*Work to complete*:
Write out exactly the lines below that run from the one containing "face): Grid(side, face)" through the one containing "bpy.data.objects.remove(obj)", both included, with no other lines.

:: Input data ::

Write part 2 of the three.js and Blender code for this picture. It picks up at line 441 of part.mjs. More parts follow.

:::
:: Input data ::

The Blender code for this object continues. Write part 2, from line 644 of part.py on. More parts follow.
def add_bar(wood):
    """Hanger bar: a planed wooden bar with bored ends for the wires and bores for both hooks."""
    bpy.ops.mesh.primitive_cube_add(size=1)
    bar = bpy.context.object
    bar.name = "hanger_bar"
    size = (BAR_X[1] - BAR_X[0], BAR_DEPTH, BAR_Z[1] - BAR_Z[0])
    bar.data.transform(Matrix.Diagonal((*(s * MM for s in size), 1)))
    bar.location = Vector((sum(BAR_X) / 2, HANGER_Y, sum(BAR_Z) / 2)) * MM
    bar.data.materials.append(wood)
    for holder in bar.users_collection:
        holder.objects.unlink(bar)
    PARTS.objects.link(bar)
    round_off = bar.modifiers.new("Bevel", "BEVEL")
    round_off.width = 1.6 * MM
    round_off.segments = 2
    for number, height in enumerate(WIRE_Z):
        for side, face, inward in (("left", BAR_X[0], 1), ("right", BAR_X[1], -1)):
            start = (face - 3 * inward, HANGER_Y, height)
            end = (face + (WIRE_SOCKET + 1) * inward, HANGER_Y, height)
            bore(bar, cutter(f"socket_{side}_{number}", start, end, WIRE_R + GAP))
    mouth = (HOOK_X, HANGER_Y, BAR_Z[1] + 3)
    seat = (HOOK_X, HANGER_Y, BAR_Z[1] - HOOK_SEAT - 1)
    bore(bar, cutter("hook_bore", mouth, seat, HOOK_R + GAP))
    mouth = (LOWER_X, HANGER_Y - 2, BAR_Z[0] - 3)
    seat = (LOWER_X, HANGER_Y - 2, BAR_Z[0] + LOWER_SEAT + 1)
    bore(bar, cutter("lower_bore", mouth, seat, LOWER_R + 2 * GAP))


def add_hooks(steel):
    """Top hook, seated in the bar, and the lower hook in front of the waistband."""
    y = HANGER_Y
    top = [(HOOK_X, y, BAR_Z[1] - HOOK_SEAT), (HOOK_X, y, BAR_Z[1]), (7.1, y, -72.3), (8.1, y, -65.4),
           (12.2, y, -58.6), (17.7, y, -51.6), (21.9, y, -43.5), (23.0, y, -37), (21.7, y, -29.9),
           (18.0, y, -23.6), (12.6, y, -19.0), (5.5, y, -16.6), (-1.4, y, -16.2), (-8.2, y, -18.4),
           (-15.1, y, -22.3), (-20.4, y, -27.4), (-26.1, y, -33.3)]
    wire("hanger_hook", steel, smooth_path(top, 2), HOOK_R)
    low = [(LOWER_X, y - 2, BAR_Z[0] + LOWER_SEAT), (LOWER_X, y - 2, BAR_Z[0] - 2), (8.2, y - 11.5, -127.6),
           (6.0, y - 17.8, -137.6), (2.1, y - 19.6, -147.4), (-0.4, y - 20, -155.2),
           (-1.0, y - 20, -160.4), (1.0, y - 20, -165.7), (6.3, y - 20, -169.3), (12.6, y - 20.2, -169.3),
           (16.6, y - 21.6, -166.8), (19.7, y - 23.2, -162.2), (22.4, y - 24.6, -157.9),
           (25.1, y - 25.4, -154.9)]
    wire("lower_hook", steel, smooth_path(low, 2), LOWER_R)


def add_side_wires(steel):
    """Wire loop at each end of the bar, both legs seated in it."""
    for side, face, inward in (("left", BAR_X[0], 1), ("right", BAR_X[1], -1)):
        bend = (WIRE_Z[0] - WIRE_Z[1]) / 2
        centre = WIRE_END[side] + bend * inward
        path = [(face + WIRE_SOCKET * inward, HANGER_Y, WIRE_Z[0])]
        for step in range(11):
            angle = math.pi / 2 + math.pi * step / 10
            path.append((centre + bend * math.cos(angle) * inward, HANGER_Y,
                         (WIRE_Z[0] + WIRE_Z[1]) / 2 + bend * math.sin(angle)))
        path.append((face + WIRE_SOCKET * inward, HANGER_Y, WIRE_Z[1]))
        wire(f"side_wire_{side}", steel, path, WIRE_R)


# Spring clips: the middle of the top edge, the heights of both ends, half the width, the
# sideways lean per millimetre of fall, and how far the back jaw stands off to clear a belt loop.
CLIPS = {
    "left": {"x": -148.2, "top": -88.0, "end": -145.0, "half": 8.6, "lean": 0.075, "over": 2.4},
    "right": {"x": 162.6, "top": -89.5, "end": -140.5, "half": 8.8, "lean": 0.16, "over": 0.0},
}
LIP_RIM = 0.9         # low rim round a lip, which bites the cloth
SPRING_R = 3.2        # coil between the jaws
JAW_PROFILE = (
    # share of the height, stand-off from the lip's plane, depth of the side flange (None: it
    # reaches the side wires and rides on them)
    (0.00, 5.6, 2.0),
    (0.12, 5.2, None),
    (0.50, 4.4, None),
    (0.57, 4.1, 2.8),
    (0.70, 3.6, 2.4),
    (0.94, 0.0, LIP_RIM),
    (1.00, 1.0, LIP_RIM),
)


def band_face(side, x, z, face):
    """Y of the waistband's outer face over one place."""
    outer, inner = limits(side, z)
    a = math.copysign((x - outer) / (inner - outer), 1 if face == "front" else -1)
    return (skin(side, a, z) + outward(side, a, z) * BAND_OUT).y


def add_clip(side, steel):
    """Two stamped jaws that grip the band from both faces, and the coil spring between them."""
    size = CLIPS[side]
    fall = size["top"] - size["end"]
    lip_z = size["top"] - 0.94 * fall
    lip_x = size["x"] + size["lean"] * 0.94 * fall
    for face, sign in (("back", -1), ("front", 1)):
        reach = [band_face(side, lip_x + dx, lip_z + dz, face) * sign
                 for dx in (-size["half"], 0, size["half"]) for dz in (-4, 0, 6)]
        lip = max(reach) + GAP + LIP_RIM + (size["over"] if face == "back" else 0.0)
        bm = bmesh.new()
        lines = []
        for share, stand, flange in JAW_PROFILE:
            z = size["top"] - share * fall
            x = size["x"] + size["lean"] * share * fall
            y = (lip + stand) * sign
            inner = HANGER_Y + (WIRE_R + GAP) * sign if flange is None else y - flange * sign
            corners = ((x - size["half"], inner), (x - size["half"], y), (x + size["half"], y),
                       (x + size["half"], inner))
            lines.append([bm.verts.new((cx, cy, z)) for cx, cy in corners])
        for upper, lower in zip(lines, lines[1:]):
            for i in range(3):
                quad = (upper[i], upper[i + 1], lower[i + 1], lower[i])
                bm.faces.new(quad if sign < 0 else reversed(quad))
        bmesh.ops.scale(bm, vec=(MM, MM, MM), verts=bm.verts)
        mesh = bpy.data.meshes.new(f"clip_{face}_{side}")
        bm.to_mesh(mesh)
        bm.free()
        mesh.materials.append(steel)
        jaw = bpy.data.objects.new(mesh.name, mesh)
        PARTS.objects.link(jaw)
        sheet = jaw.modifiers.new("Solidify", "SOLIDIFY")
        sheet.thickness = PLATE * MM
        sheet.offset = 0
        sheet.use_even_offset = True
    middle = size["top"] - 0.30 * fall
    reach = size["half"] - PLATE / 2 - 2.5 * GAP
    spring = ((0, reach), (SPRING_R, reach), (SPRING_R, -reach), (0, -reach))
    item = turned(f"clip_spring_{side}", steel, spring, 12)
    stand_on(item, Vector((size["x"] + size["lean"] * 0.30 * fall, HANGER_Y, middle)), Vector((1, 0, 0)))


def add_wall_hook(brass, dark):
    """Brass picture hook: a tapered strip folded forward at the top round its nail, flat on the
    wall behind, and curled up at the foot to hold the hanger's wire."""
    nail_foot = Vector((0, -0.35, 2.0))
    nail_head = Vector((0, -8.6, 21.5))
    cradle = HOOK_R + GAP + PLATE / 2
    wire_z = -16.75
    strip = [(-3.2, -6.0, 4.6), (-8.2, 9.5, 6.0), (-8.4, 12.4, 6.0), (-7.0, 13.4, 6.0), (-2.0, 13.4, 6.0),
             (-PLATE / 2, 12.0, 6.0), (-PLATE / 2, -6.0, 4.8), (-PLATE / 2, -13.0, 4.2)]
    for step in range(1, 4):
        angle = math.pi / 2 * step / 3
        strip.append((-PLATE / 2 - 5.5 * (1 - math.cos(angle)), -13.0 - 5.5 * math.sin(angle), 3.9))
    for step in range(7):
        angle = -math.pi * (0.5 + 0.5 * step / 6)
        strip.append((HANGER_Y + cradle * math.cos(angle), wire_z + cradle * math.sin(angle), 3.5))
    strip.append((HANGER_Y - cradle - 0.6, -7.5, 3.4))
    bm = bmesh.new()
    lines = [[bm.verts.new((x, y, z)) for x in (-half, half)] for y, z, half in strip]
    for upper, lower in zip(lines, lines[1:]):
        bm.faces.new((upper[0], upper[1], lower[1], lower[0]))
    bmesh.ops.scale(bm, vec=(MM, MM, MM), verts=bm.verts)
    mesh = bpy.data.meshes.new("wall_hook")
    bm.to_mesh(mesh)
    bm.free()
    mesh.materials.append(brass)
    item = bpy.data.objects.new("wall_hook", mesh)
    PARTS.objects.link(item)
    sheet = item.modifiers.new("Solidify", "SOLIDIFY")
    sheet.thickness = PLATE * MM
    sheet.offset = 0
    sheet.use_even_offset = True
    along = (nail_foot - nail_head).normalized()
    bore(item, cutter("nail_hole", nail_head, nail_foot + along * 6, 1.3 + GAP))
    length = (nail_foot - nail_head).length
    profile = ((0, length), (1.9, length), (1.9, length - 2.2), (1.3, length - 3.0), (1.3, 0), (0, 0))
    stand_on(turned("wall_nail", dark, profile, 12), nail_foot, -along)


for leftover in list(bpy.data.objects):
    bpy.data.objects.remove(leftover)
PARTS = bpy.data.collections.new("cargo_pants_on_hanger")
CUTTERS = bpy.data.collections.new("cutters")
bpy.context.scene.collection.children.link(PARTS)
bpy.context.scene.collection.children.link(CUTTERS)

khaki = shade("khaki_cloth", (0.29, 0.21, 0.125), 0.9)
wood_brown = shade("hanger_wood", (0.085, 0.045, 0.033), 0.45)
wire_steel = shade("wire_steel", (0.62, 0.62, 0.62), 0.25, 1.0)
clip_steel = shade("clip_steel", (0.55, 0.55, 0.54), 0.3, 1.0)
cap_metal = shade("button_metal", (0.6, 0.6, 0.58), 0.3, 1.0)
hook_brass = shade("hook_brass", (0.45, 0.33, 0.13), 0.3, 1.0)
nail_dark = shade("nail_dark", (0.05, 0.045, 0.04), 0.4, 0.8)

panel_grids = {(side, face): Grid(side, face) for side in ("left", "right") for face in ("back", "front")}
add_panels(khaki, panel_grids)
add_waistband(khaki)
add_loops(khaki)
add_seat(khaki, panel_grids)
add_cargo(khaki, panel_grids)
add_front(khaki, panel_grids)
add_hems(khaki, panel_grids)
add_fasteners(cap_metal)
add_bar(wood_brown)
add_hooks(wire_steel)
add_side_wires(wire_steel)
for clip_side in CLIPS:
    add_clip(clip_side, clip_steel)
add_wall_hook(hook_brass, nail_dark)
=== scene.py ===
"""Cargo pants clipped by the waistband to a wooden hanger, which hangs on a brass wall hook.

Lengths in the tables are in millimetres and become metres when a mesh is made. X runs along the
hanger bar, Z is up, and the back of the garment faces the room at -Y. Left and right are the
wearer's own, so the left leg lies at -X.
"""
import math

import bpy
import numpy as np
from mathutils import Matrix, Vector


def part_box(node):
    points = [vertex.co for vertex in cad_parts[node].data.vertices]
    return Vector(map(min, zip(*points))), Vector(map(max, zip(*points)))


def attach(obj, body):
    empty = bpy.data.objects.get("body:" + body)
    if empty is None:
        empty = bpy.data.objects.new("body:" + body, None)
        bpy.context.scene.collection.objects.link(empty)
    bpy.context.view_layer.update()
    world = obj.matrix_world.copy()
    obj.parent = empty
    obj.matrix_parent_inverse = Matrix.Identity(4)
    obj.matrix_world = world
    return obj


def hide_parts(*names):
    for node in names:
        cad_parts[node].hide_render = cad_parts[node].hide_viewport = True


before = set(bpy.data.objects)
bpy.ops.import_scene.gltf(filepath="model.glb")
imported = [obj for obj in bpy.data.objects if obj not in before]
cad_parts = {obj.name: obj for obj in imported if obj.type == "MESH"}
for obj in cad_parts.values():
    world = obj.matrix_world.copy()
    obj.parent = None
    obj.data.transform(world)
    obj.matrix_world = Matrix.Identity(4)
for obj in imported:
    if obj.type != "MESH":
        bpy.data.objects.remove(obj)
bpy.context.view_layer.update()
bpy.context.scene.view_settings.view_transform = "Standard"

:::

*Task response*:
panel_grids = {(side, face): Grid(side, face) for side in ("left", "right") for face in ("back", "front")}
add_panels(khaki, panel_grids)
add_waistband(khaki)
add_loops(khaki)
add_seat(khaki, panel_grids)
add_cargo(khaki, panel_grids)
add_front(khaki, panel_grids)
add_hems(khaki, panel_grids)
add_fasteners(cap_metal)
add_bar(wood_brown)
add_hooks(wire_steel)
add_side_wires(wire_steel)
for clip_side in CLIPS:
    add_clip(clip_side, clip_steel)
add_wall_hook(hook_brass, nail_dark)
=== scene.py ===
"""Cargo pants clipped by the waistband to a wooden hanger, which hangs on a brass wall hook.

Lengths in the tables are in millimetres and become metres when a mesh is made. X runs along the
hanger bar, Z is up, and the back of the garment faces the room at -Y. Left and right are the
wearer's own, so the left leg lies at -X.
"""
import math

import bpy
import numpy as np
from mathutils import Matrix, Vector


def part_box(node):
    points = [vertex.co for vertex in cad_parts[node].data.vertices]
    return Vector(map(min, zip(*points))), Vector(map(max, zip(*points)))


def attach(obj, body):
    empty = bpy.data.objects.get("body:" + body)
    if empty is None:
        empty = bpy.data.objects.new("body:" + body, None)
        bpy.context.scene.collection.objects.link(empty)
    bpy.context.view_layer.update()
    world = obj.matrix_world.copy()
    obj.parent = empty
    obj.matrix_parent_inverse = Matrix.Identity(4)
    obj.matrix_world = world
    return obj


def hide_parts(*names):
    for node in names:
        cad_parts[node].hide_render = cad_parts[node].hide_viewport = True


before = set(bpy.data.objects)
bpy.ops.import_scene.gltf(filepath="model.glb")
imported = [obj for obj in bpy.data.objects if obj not in before]
cad_parts = {obj.name: obj for obj in imported if obj.type == "MESH"}
for obj in cad_parts.values():
    world = obj.matrix_world.copy()
    obj.parent = None
    obj.data.transform(world)
    obj.matrix_world = Matrix.Identity(4)
for obj in imported:
    if obj.type != "MESH":
        bpy.data.objects.remove(obj)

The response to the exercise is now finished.